En littérature, le politiquement correct se
traduit par le cliché. Si j'écris : "Il fronça ses sourcils broussailleux
en lui jetant un regard perçant. Elle frissonna jusqu'aux os et sentit son cœur
battre la chamade", j'ai utilisé quatre lieux communs. Il s'agit
d'habitudes d'écriture, répétées avec suffisamment de constance pour être
reconnues comme relevant d'expressions dites "littéraires ; elles jouent
le rôle d'un label, d'une étiquette. Elles peuvent fonctionner par métaphore –
des yeux bleu océan, une confiance aveugle, la couleur argentée de la lune -,
par association – une marque indélébile, un nez aquilin, manquer cruellement de…
-, par comparaison – des cheveux blonds comme les blés, se tenir droit comme un
i, etc. On trouvera nombre d'exemples commentés avec humour dans Le dictionnaire des clichés littéraires
d'Hervé Laroche. Plus encore, afin que l'on ne me reproche pas de n'avoir
évoqué que la langue, le cliché, ou lieu commun, se niche aussi dans les idées.
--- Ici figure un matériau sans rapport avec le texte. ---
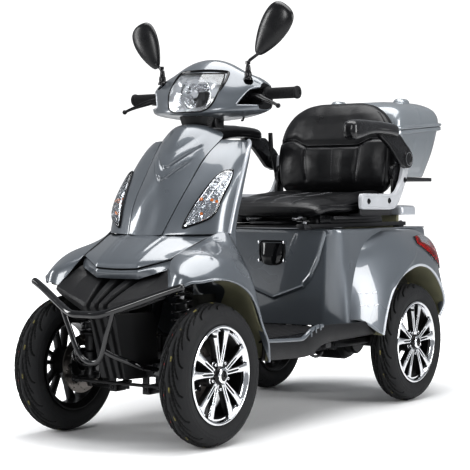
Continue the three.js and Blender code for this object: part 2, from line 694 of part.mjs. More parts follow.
function boxLid() {
  const ring = (zFront, zBack, half, front, back, inset) => [
    [-half + 40, front + inset, zFront], [half - 40, front + inset, zFront],
    [half - inset, front + 40, zFront], [half - inset, back - 60, zBack],
    [half - 60, back - inset, zBack], [-half + 60, back - inset, zBack],
    [-half + inset, back - 60, zBack], [-half + inset, front + 40, zFront],
  ];
  const shape = (lift, inset) => [
    ring(956 - lift, 989 - lift, 218, 658, 1048, inset),
    ring(1008 - lift * 0.3, 1020 - lift * 0.3, 210, 676, 1022, inset),
    ring(1048 - inset, 1056 - inset, 184, 712, 970, inset),
    ring(1062 - inset, 1070 - inset, 130, 760, 920, inset),
  ];
  return cut(loft(shape(0, 0)), loft(shape(8, PANEL)));
}

function addChassis() {
  piece("chassis_frame", chassisFrame(), FRAME_STEEL);
  piece("floor_pan", floorPan(), BLACK_PLASTIC);
  piece("battery_pack", box([-84, 84], [218, 478], [296.5, 520]), BLACK_PLASTIC);
}

function addFrontBody() {
  piece("front_apron", sheet(APRON_CENTRE, moved(0, PANEL, -1)), GREY_PAINT);
  const through = [8, -14, 3];
  const apronSide = sheet(APRON_SIDE, moved(-2, PANEL, -1));
  const indicatorGrid = patch(APRON_SIDE, [0.2, 0.66], [0.3, 0.78], 3, 2);
  const [indicator, apronWithWindow] = lensInPanel(apronSide, indicatorGrid, through, 1.012);
  pair("apron_side", apronWithWindow, GREY_PAINT);
  pair("indicator", indicator, CLEAR_LENS);
  piece("leg_shield", legShield(), PALE_PAINT);
  piece("hood", hood(), GREY_PAINT);
  pair("front_fender", frontFender(), GREY_PAINT);
  piece("nose_snout", noseSnout(), BLACK_PLASTIC);
  piece("nose_skirt", noseSkirt(), BLACK_PLASTIC);
  piece("bumper_bar", bumperBar(), GLOSS_BLACK);
}

function addRearBody() {
  piece("seat_box", seatBox(), GREY_PAINT);
  const [tailLight, fenderWithWindow] = lensInPanel(rearFender(), tailLightGrid, [10, 4, 12], 1.012);
  pair("rear_fender", fenderWithWindow, GREY_PAINT);
  pair("tail_light", tailLight, RED_LENS);
  piece("seat_box_latch", box([-44, 44], [148, 157], [486, 558]), GLOSS_BLACK);
}

function addWheels() {
  pair("front_tyre", inWheel(tyre(), FRONT_TRACK_X, -HALF_WHEELBASE), RUBBER);
  pair("front_rim", inWheel(rim(), FRONT_TRACK_X, -HALF_WHEELBASE), CHROME);
  pair("rear_tyre", inWheel(tyre(), REAR_TRACK_X, HALF_WHEELBASE), RUBBER);
  pair("rear_rim", inWheel(rim(), REAR_TRACK_X, HALF_WHEELBASE), CHROME);
}

function rearAxle() {
  const y = HALF_WHEELBASE;
  const z = TYRE_RADIUS;
  const beam = rod([-222, y, z], [222, y, z], 24, 16);
  const shaft = rod([-REAR_TRACK_X - 24, y, z], [REAR_TRACK_X + 24, y, z], AXLE_RADIUS);
  const motor = rod([-70, y, z], [66, y, z], 74, 24);
  const arms = boxPair([134, 156], [SWING_PIVOT_Y, y], [SWING_PIVOT_Z - 11, SWING_PIVOT_Z + 11]);
  const pivotAt = (x) => [x, SWING_PIVOT_Y, SWING_PIVOT_Z];
  const sleeves = [-1, 1].map((s) => rod(pivotAt(s * 133), pivotAt(s * 157), 17, 16));
  const bore = rod([-200, SWING_PIVOT_Y, SWING_PIVOT_Z], [200, SWING_PIVOT_Y, SWING_PIVOT_Z], 9.5);
  return cut(join(beam, shaft, motor, ...arms, ...sleeves), bore);
}

function addRunningGear() {
  pair("strut", strut(), FRAME_STEEL);
  pair("knuckle", knuckle(), FRAME_STEEL);
  pair("lower_arm", lowerArm(), FRAME_STEEL);
  piece("tie_rod", tieRod(), FRAME_STEEL);
  piece("rear_axle", rearAxle(), FRAME_STEEL);
}

function addHandlebar() {
  piece("steering_column", steeringColumn(), FRAME_STEEL);
  const [lens, shell] = lensInPanel(nacelle(), HEADLIGHT, [0, -9, 3], 1.01);
  piece("headlight", lens, CLEAR_LENS);
  piece("nacelle_front", common(shell, frontHalf()), GREY_PAINT);
  piece("nacelle_rear", common(shell, rearHalf()), BLACK_PLASTIC);
  pair("grip", grip(), RUBBER);
  pair("brake_lever", brakeLever(), BLACK_PLASTIC);
  pair("mirror", mirror(), BLACK_PLASTIC);
  piece("horn_button", rod([120, -120, 1078], [120, -96, 1090], 8), RUBBER);
}

function addSeat() {
  piece("seat_rails", seatRails(), FRAME_STEEL);
  piece("seat_frame", seatFrame(), FRAME_STEEL);
  piece("seat_cushion", seatCushion(), LEATHER);
  piece("backrest", backrest(), LEATHER);
  pair("side_bracket", sideBracket(), WHITE_PLASTIC);
  pair("armrest", armrest(), BLACK_PLASTIC);
  const bar = [
    [60, 215, 630], [60, 124, 630], [30, 92, 630],
    [-30, 92, 630], [-60, 124, 630], [-60, 215, 630],
  ];
  piece("slide_lever", bentTube(bar, 4, 12, 6), FRAME_STEEL);
  const lever = [[-246, 580, 770], [-246, 545, 860], [-246, 531, 954]];
  piece("recline_lever", bentTube(lever, 5, 6, 8), BLACK_PLASTIC);
  piece("top_box", topBox(), GREY_PAINT);
  piece("top_box_lid", boxLid(), GREY_PAINT);
}

addChassis();
addFrontBody();
addRearBody();
addWheels();
addRunningGear();
addHandlebar();
addSeat();
scooter.position.y = -LENGTH_CENTRE_Y;

export default scooter;
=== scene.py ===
"""A four-wheel mobility scooter, finished around its CAD frame.

Shapes are laid out in millimetres about the point on the ground midway between the axles, which the
frame's tyres give, and become metres in the frame. +X is the rider's left and the front is towards -Y.
"""
import json
import math

import bmesh
import bpy
import numpy as np
from mathutils import Matrix, Vector
from mathutils.bvhtree import BVHTree

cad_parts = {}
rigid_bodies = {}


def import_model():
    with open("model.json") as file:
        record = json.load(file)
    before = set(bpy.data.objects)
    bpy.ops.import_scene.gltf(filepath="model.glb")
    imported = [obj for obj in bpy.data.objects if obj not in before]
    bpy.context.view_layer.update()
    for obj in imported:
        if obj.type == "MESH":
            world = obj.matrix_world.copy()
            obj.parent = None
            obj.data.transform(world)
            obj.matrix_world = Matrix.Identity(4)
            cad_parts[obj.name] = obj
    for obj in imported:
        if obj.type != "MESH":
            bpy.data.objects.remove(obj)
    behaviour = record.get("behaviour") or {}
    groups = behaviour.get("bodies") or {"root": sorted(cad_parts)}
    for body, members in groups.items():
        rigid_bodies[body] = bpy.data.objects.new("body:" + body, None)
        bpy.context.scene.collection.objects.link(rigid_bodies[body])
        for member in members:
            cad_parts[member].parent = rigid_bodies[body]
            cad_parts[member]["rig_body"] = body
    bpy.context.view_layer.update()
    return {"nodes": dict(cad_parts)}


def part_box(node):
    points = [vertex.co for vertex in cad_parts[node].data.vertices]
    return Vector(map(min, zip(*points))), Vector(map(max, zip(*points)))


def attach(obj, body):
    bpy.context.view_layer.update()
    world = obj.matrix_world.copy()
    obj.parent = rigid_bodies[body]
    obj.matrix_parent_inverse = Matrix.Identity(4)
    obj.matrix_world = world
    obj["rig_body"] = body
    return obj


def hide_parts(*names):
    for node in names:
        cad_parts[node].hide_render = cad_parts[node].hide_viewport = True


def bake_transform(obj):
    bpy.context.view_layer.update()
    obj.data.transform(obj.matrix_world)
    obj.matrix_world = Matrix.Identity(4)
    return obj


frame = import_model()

MM = 0.001


def centre(node):
    low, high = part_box(node)
    return (low + high) / 2


FRONT_AXLE = centre("front_tyre_left")
REAR_AXLE = centre("rear_tyre_left")
MID_Y = (FRONT_AXLE.y + REAR_AXLE.y) / 2
HALF_BASE = (REAR_AXLE.y - FRONT_AXLE.y) / 2 / MM
FRONT_X = FRONT_AXLE.x / MM
REAR_X = REAR_AXLE.x / MM
HUB_Z = FRONT_AXLE.z / MM
SIDES = {"left": 1, "right": -1}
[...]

Fleurissent nombre de romans ou films bourrés de topos, qu'il s'agisse de
l'intrigue - deux personnages se détestent et finissent par tomber amoureux,
l'amour triomphe de tout, la thématique rabattue de l'infidélité conjugale, etc
– ou d'un personnage – le méchant devient gentil, le flic est forcément
alcoolique et dépressif. Le travail d'un écrivain va consister justement à,
dans la mesure du possible, éviter de tomber dans le piège du cliché, qu'il
concerne le fond ou la forme.
George Orwell donnait, dans La politique et la langue anglaise, de
nombreux conseils et exhortait à la "simplicité travaillée" :
"N'utilisez jamais une métaphore, une comparaison ou toute autre figure de
rhétorique que vous aurez déjà lue à maintes reprises. N'utilisez jamais un mot
long si un mot plus court peut faire l'affaire. S'il est possible de supprimer
un mot, n'hésitez jamais à le faire."
Comment échapper au prêt-à-penser du
politiquement correct ? Il faut garder à l'esprit que la langue est un outil au
service du pouvoir. Les mots ne sont jamais anodins, et la préservation de leur
richesse est le garant de la liberté d'esprit. Cherchons à parler, à écrire
juste, et bien. Soyons vigilants. Lisons, écrivons.